Written instruction -> Give the material again in full, matching it exactly.

Data excerpt ->
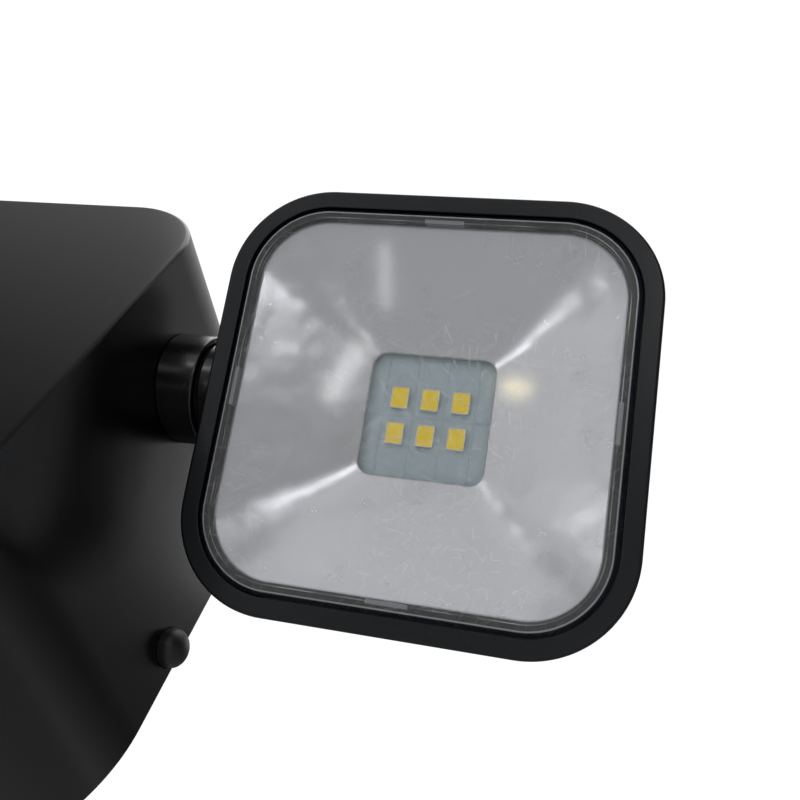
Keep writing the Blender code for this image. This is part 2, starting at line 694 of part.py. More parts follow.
def make_wall_bracket(finish):
    outline = rounded_outline(
        BRACKET_WIDTH / 2, BRACKET_HEIGHT / 2, -BRACKET_HEIGHT / 2, BRACKET_CORNER, BRACKET_CORNER
    )
    plate = loft("wall_bracket", [ring(outline, -BRACKET_THICKNESS), ring(outline, 0.0)])
    bracket = add_object("wall_bracket", plate, finish)
    hooks = []
    for x, z in HOOK_PLACES:
        left, right = x - HOOK_WIDTH / 2, x + HOOK_WIDTH / 2
        tip = HOOK_INSIDE_Y - GAP - HOOK_THICKNESS
        outline = [
            (-BRACKET_THICKNESS + ROOT, z),
            (tip, z),
            (tip, z + HOOK_THICKNESS + HOOK_LIP),
            (tip + HOOK_THICKNESS, z + HOOK_THICKNESS + HOOK_LIP),
            (tip + HOOK_THICKNESS, z + HOOK_THICKNESS),
            (-BRACKET_THICKNESS + ROOT, z + HOOK_THICKNESS),
        ]
        bm = bmesh.new()
        face = bm.faces.new([bm.verts.new((left, y, height)) for y, height in outline])
        grown = bmesh.ops.extrude_face_region(bm, geom=[face])["geom"]
        moved = [item for item in grown if isinstance(item, bmesh.types.BMVert)]
        bmesh.ops.translate(bm, verts=moved, vec=(right - left, 0, 0))
        hooks.append(finish_mesh("hook", bm))
    fuse(bracket, helper("bracket_hooks", tools_mesh("bracket_hooks", hooks)))
    slots = []
    for side in (-1, 1):
        rings = []
        for y in (-BRACKET_THICKNESS - OVERCUT, OVERCUT):
            outline = rounded_outline(
                SLOT_WIDTH / 2, SLOT_LENGTH / 2, -SLOT_LENGTH / 2, SLOT_WIDTH / 2, SLOT_WIDTH / 2
            )
            rings.append([point + Vector((side * SLOT_SPACING / 2, 0, 0)) for point in ring(outline, y)])
        slots.append(loft("slot", rings))
    cut(bracket, helper("bracket_slots", tools_mesh("bracket_slots", slots)))


def make_solar_panel(glass_finish, cell_finish):
    glass = box_mesh(
        "solar_panel_glass",
        (-PANEL_HALF_X, MIDDLE_Y - PANEL_HALF_Y, PANEL_GLASS_BOTTOM),
        (PANEL_HALF_X, MIDDLE_Y + PANEL_HALF_Y, PANEL_GLASS_TOP),
    )
    add_object("solar_panel_glass", glass, glass_finish)
    half_x, half_y = PANEL_HALF_X - PANEL_BORDER, PANEL_HALF_Y - PANEL_BORDER
    cells = box_mesh(
        "solar_cell_sheet",
        (-half_x, MIDDLE_Y - half_y, PANEL_CELLS_BOTTOM),
        (half_x, MIDDLE_Y + half_y, PANEL_GLASS_BOTTOM - GAP),
    )
    add_object("solar_cell_sheet", cells, cell_finish)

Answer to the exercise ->
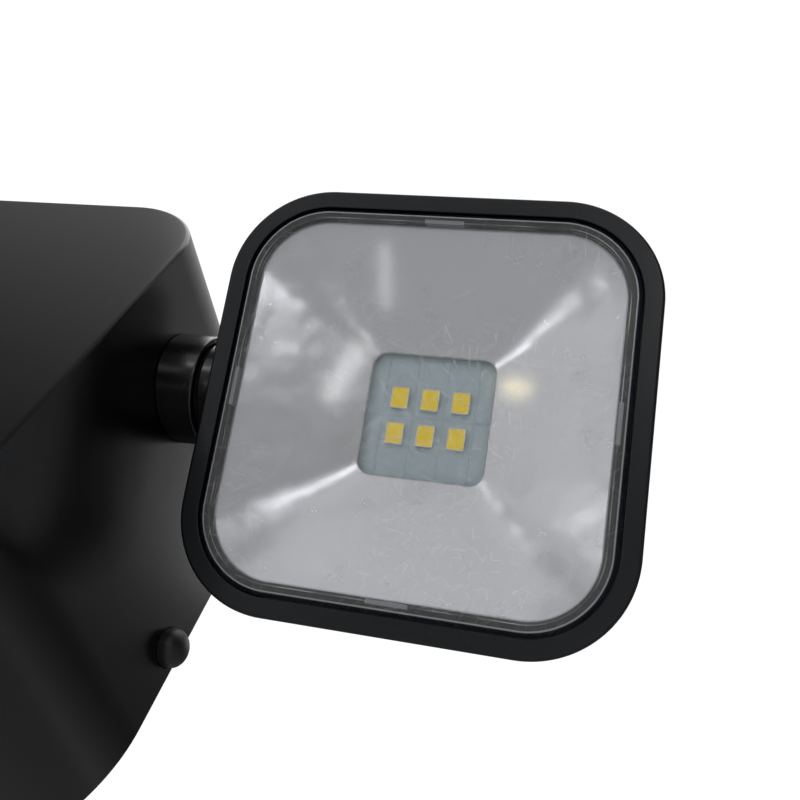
Keep writing the Blender code for this image. This is part 2, starting at line 694 of part.py. More parts follow.
def make_wall_bracket(finish):
    outline = rounded_outline(
        BRACKET_WIDTH / 2, BRACKET_HEIGHT / 2, -BRACKET_HEIGHT / 2, BRACKET_CORNER, BRACKET_CORNER
    )
    plate = loft("wall_bracket", [ring(outline, -BRACKET_THICKNESS), ring(outline, 0.0)])
    bracket = add_object("wall_bracket", plate, finish)
    hooks = []
    for x, z in HOOK_PLACES:
        left, right = x - HOOK_WIDTH / 2, x + HOOK_WIDTH / 2
        tip = HOOK_INSIDE_Y - GAP - HOOK_THICKNESS
        outline = [
            (-BRACKET_THICKNESS + ROOT, z),
            (tip, z),
            (tip, z + HOOK_THICKNESS + HOOK_LIP),
            (tip + HOOK_THICKNESS, z + HOOK_THICKNESS + HOOK_LIP),
            (tip + HOOK_THICKNESS, z + HOOK_THICKNESS),
            (-BRACKET_THICKNESS + ROOT, z + HOOK_THICKNESS),
        ]
        bm = bmesh.new()
        face = bm.faces.new([bm.verts.new((left, y, height)) for y, height in outline])
        grown = bmesh.ops.extrude_face_region(bm, geom=[face])["geom"]
        moved = [item for item in grown if isinstance(item, bmesh.types.BMVert)]
        bmesh.ops.translate(bm, verts=moved, vec=(right - left, 0, 0))
        hooks.append(finish_mesh("hook", bm))
    fuse(bracket, helper("bracket_hooks", tools_mesh("bracket_hooks", hooks)))
    slots = []
    for side in (-1, 1):
        rings = []
        for y in (-BRACKET_THICKNESS - OVERCUT, OVERCUT):
            outline = rounded_outline(
                SLOT_WIDTH / 2, SLOT_LENGTH / 2, -SLOT_LENGTH / 2, SLOT_WIDTH / 2, SLOT_WIDTH / 2
            )
            rings.append([point + Vector((side * SLOT_SPACING / 2, 0, 0)) for point in ring(outline, y)])
        slots.append(loft("slot", rings))
    cut(bracket, helper("bracket_slots", tools_mesh("bracket_slots", slots)))


def make_solar_panel(glass_finish, cell_finish):
    glass = box_mesh(
        "solar_panel_glass",
        (-PANEL_HALF_X, MIDDLE_Y - PANEL_HALF_Y, PANEL_GLASS_BOTTOM),
        (PANEL_HALF_X, MIDDLE_Y + PANEL_HALF_Y, PANEL_GLASS_TOP),
    )
    add_object("solar_panel_glass", glass, glass_finish)
    half_x, half_y = PANEL_HALF_X - PANEL_BORDER, PANEL_HALF_Y - PANEL_BORDER
    cells = box_mesh(
        "solar_cell_sheet",
        (-half_x, MIDDLE_Y - half_y, PANEL_CELLS_BOTTOM),
        (half_x, MIDDLE_Y + half_y, PANEL_GLASS_BOTTOM - GAP),
    )
    add_object("solar_cell_sheet", cells, cell_finish)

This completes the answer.